The Saudi-Iranian rapprochement further complicates the picture. If Riyadh and Tehran are talking, the proxy battlefield of Lebanon becomes less useful to both. This could, ironically, force the Lebanese state to stand on its own two feet for the first time in fifty years. Salamé’s vision of serenity might be the only option left for a country that has run out of patrons.
The Cost of the Status Quo
If these negotiations fail to produce more than just a quiet border, Lebanon faces a slow-motion collapse. The "prosperity" will remain a talking point for politicians on talk shows while the actual infrastructure of the country continues to rot.
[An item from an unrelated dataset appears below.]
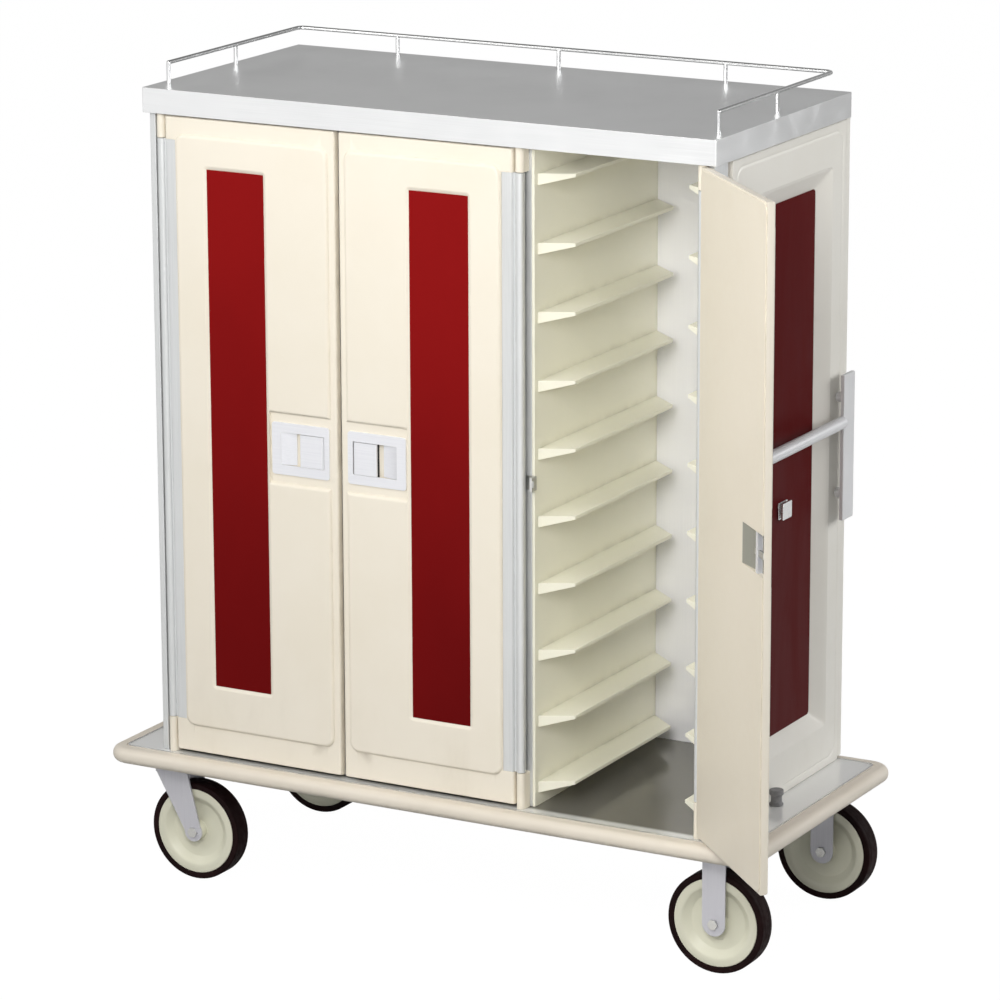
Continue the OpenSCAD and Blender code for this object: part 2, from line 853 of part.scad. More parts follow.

We are seeing the emergence of a two-tier Lebanon. There is the "NGO and Remittance Economy," where those with access to fresh dollars live a life of relative comfort, and the "Lira Economy," where the rest of the population sinks into poverty. No amount of maritime gas can fix this social rupture if the political system remains unchanged.
The serenity Ghassan Salamé describes is a luxury Lebanon cannot afford if it comes at the expense of real reform. It is a fragile, expensive silence. Every day that the government spends haggling over border coordinates is a day they aren't spending on the grueling work of rebuilding a shattered economy.
The path to prosperity doesn't actually go through Jerusalem or Washington. It goes through the Lebanese Parliament, the Central Bank, and the Ministry of Justice. Until those institutions are reclaimed from the sectarian cartels, any "serenity" achieved at the border is just a temporary lull before the next inevitable storm.
The tragedy of the Lebanese position is the belief that external deals can solve internal rot. A border agreement is a map, not a destination. Without a fundamental change in how the country is governed, the only thing "serenity" guarantees is that the lights will be off when the end finally comes.
Stop looking at the sea for a miracle. Look at the books.